Complexity Analysis: Understanding worst-case, best-case, and expected-case complexities.
NP Problems: Some Las Vegas algorithms are used for NP-hard problems.
Sorting and Graph Algorithms: Many implementations involve sorting, searching, and graph traversal.

2. What is the Las Vegas Algorithm?

Las Vegas Algorithms are a class of randomized algorithms that always produce a correct result, but the runtime may vary. Unlike Monte Carlo algorithms, they do not sacrifice accuracy for speed. They continue executing until they reach a solution, meaning their execution time is uncertain.

2.1 Characteristics

Correctness Guaranteed: Always produces a correct solution.
Randomized Execution: Uses randomness to influence performance.
Variable Runtime: Execution time is not fixed but is usually expected to be fast.
Efficiency Dependent on Luck: Can be highly efficient in some cases but slow in the worst case.

2.2 Example

A well-known example of a Las Vegas Algorithm is the Randomized QuickSort, where the pivot is chosen randomly to improve performance while still guaranteeing correct sorting.

import random

def randomized_quick_sort(arr):
    if len(arr) <= 1:
        return arr
    pivot = random.choice(arr)
    left = [x for x in arr if x < pivot]
    middle = [x for x in arr if x == pivot]
    right = [x for x in arr if x > pivot]
    return randomized_quick_sort(left) + middle + randomized_quick_sort(right)

arr = [3, 6, 2, 7, 5, 8, 1, 9]
print(randomized_quick_sort(arr))

3. Why Does This Algorithm Exist?

Las Vegas algorithms exist to improve performance in problems where deterministic approaches have poor worst-case behavior. They provide an efficient way to handle computationally intensive tasks while maintaining correctness.

3.1 Real-World Applications

Sorting Algorithms: Randomized QuickSort and Randomized HeapSort use Las Vegas methods to optimize performance.
Graph Algorithms: Randomized Minimum Spanning Tree algorithms in large graphs.
Cryptographic Key Generation: Ensures unpredictability while maintaining correctness.
Computational Geometry: Randomized algorithms for convex hull and nearest neighbor problems.

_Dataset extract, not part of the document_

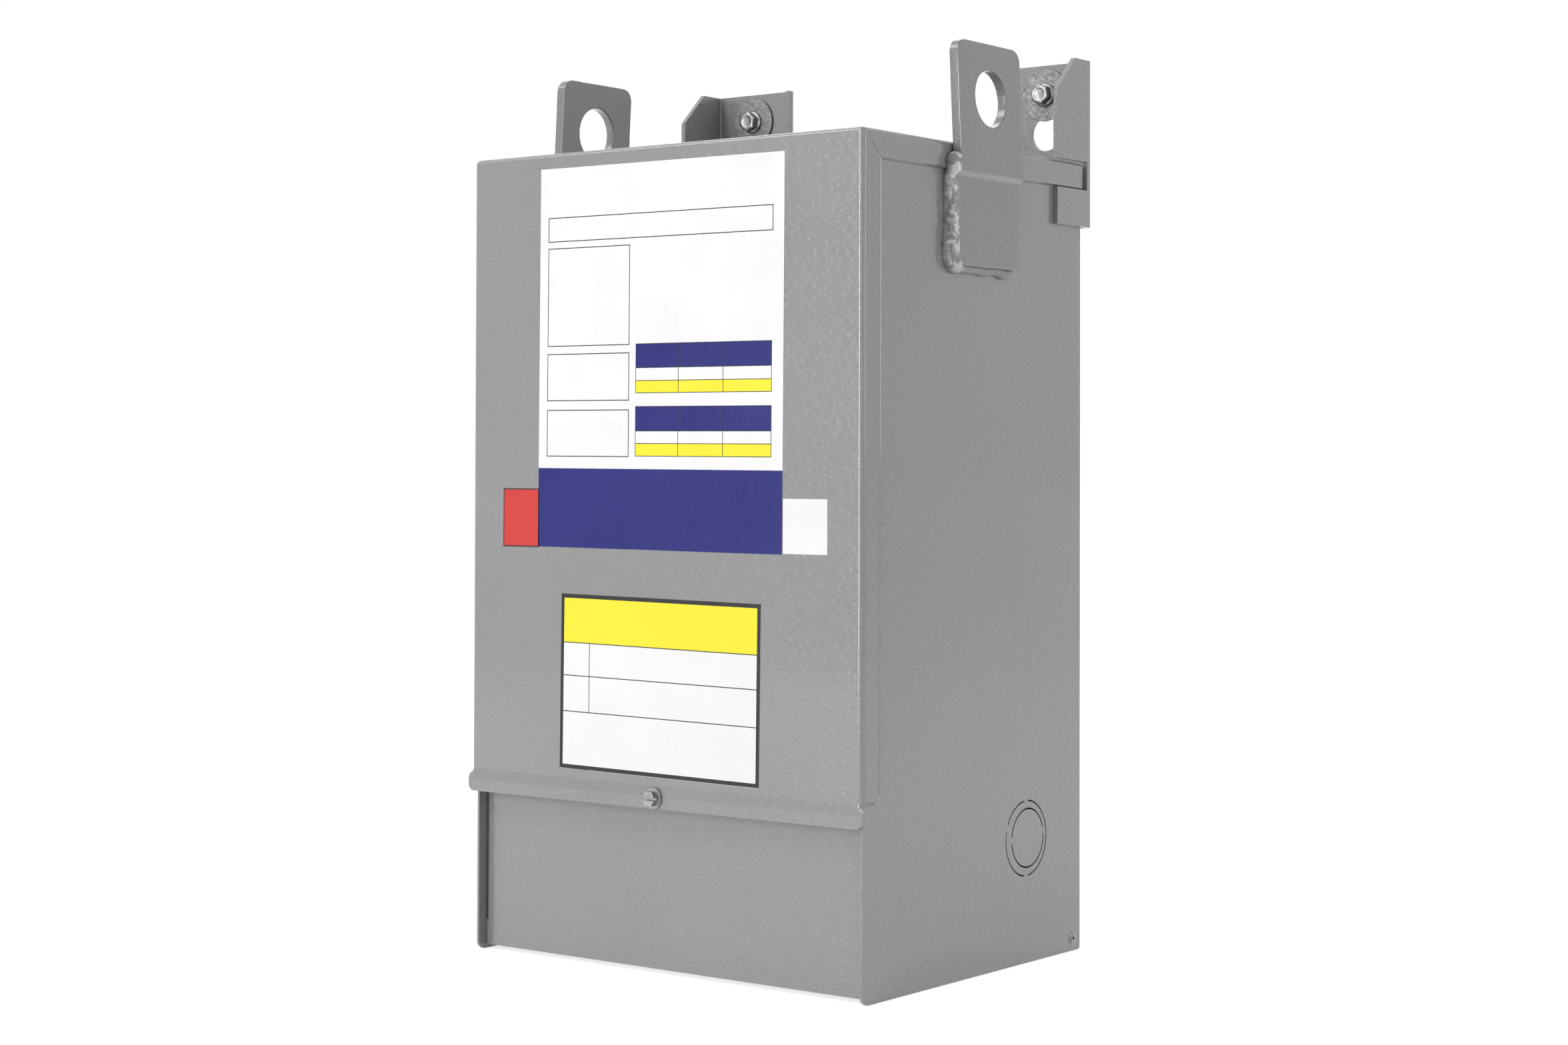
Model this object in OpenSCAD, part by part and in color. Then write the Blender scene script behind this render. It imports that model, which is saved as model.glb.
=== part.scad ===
// Wall-mounted potted distribution transformer: a sheet-steel box with a recessed wiring
// compartment at the foot, two lifting lugs and two wall brackets. The front faces -Y, +Z is up,
// and the origin is at the middle of the overall box, at the foot of the side panels.

/* [Box] */
// Width over the two side panels
box_w = 280; // [240:1:360]
// Depth from the face of the cover to the rear edge of the side panels
box_d = 225; // [190:1:300]
// Height from the foot to the top of the cover
box_h = 467; // [400:1:600]
// Sheet thickness of the side, back, bottom and wiring panels
side_sheet = 1.6; // [1.2:0.1:2.5]
// Sheet thickness of the one-piece front and top cover
cover_sheet = 2; // [1.5:0.1:3]

/* [Cover] */
// Depth of the returns that lap over the side panels
return_depth = 16; // [10:1:30]
// Height of the strip that the top turns down over the sides and back
strip_h = 15; // [10:1:24]
// Outside radius of the cover's bends
bend_r = 3; // [2.5:0.1:5]
// Height of the cover's lower edge above the foot
lip_z = 94; // [80:0.5:130]
// Height of the flared lip
lip_h = 14.5; // [13:0.5:22]
// How far the lip stands forward of the cover
lip_flare = 1.8; // [0.5:0.1:4]
// How far the flat lip stands out sideways past the bent returns
lip_side = 0.6; // [0.1:0.1:2]
// Radius of the lip's lower corners
lip_corner_r = 4; // [1:0.5:6]
// Radius of the lower corner of a side return
return_corner_r = 3.2; // [1:0.1:8]

/* [Wiring compartment] */
// Gap between the cover's front bends and the side panels' front edges
panel_gap = 0.2; // [0.1:0.1:3]
// How far the wiring cover lies behind the side panels' front edges
recess = 6.4; // [4:0.1:12]
// Gap between the floor and the lower edge of the wiring cover
foot_gap = 2.5; // [1:0.1:6]
// Width of the wiring cover's bent-back edges
wiring_return = 12; // [8:1:25]
// Radius of the side panels' lower front corners
toe_r = 5; // [2:0.5:10]

/* [Cover screw] */
// Diameter of the screw's washer face
screw_washer_d = 12; // [9:0.5:14]
// Thickness of the screw's washer face
screw_washer_t = 1.2; // [0.8:0.1:2]
// Width across the flats of the screw's head
screw_af = 8; // [6:0.1:9]
// Height of the screw's hexagon above its washer face
screw_head_h = 3.8; // [2.5:0.1:6]
// Diameter of the screw's shank
screw_d = 5.5; // [4:0.1:6]
// Width of the screwdriver slot
screw_slot = 1.4; // [0.8:0.1:2]
// Width of the clip that the screw bites into
clip_w = 24; // [16:1:40]

/* [Lifting lugs] */
// Width of a lug, front to back
lug_w = 64; // [50:1:80]
// Thickness of a lug
lug_t = 6.35; // [5:0.05:8]
// Height of a lug above the cover
lug_rise = 57.5; // [45:1:80]
// Length of a lug below the cover's top, down the side panel
lug_drop = 69; // [55:1:100]
// Diameter of a lug's lifting hole
lug_hole_d = 32; // [24:1:36]
// Height of the lifting hole's centre above the cover
lug_hole_rise = 26.3; // [22:0.5:40]
// Corner radius of a lug
lug_corner_r = 8; // [4:1:12]
// Gap between a lug's upper part and the strip that it passes over
lug_gap = 1; // [0.8:0.1:3]
// Inward lean of a lug's upper part, in degrees
lug_lean = 2.6; // [0:0.1:2.8]
// Shift of the left lug toward the back from the middle of the box
lug_shift_left = -3.5; // [-8:0.5:8]
// Shift of the right lug toward the back from the middle of the box
lug_shift_right = 3.5; // [-8:0.5:8]
// Leg of the fillet weld on the side panel
weld_leg = 5; // [3:0.5:8]
// Gap between the weld and the strip above it
weld_gap = 0.5; // [0.2:0.1:3]

/* [Wall brackets] */
// Plate thickness of a bracket
bracket_t = 3; // [2:0.1:4]
// Width of a bracket's rear plate over its bends
bracket_w = 63; // [56:0.5:80]
// Height of a bracket
bracket_h = 100; // [85:1:130]
// Height of a bracket above the cover
bracket_rise = 62; // [56:1:70]
// How far the brackets' rear faces stand behind the side panels
bracket_standoff = 9.5; // [6.5:0.1:15]
// Length of the outer flange along the side panel
flange_len = 40; // [36:1:60]
// Length of the short inner flange
inner_flange_len = 7; // [6:0.5:20]
// Leg of the chamfer on the outer flange's top corner
flange_chamfer = 20; // [12:1:28]
// Clearance around the cover's strip in the bracket's notch
notch_gap = 1; // [0.5:0.1:2]
// Height of the wall bolts above the cover
bolt_rise = 44; // [40:0.5:45]
// Distance of the wall bolts in from the side panel's face
bolt_inset = 28; // [26:0.5:34]
// Diameter of the keyhole's round end
keyhole_d = 21; // [18:0.5:22]
// Width of the keyhole's slot
keyhole_slot = 10; // [8:0.5:12]
// Drop from the bolt to the middle of the keyhole's round end
keyhole_drop = 23.3; // [22:0.1:26]

/* [Wall bolts] */
// Diameter of the fender washer
fender_d = 31.8; // [26:0.1:34]
// Thickness of the fender washer
fender_t = 1.6; // [1:0.1:2.5]
// Width across the flats of the bolt's head
bolt_af = 11; // [9:0.1:12]
// Height of the bolt's hexagon above its flange
bolt_head_h = 5.4; // [4:0.1:7]
// Diameter of the bolt's flange
bolt_flange_d = 14.5; // [13:0.1:17]
// Thickness of the bolt's flange
bolt_flange_t = 1.4; // [1:0.1:2]
// Diameter of the bolt's shank
bolt_d = 8; // [6:0.5:8]

/* [Knockouts] */
// Diameter of the outer knockout
knockout_d = 44; // [36:0.5:50]
// Diameter of the inner knockout
slug_d = 34.5; // [24:0.5:35]
// Width of the punched line around each knockout
punch_gap = 0.8; // [0.4:0.1:1.2]
// Width of the tabs that hold the knockouts
tab_w = 4; // [2:0.5:6]
// Height of the knockouts above the foot
knockout_z = 71.8; // [60:0.1:80]
// Distance of the knockouts in from the side panel's rear edge
knockout_inset = 59.5; // [40:0.5:80]
// Shift of the inner knockout from the outer one's centre, toward the back
slug_shift = 1.5; // [0:0.1:2]

/* [Rivets] */
// Diameter of a rivet's head
rivet_d = 7.6; // [5:0.1:9]
// Height of a rivet's head
rivet_h = 1.3; // [0.8:0.1:2]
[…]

4. When Should You Use It?

Las Vegas algorithms are best used when correctness is non-negotiable, but you want to leverage randomness to improve efficiency.

4.1 Best Use Cases

When worst-case performance is a concern: If deterministic methods have poor worst-case complexity, a Las Vegas algorithm can improve average-case performance.
When exact results are required: Unlike Monte Carlo methods, Las Vegas algorithms never return incorrect answers.
When randomness provides a practical advantage: In situations where randomization can help avoid worst-case scenarios (e.g., randomized pivot selection in QuickSort).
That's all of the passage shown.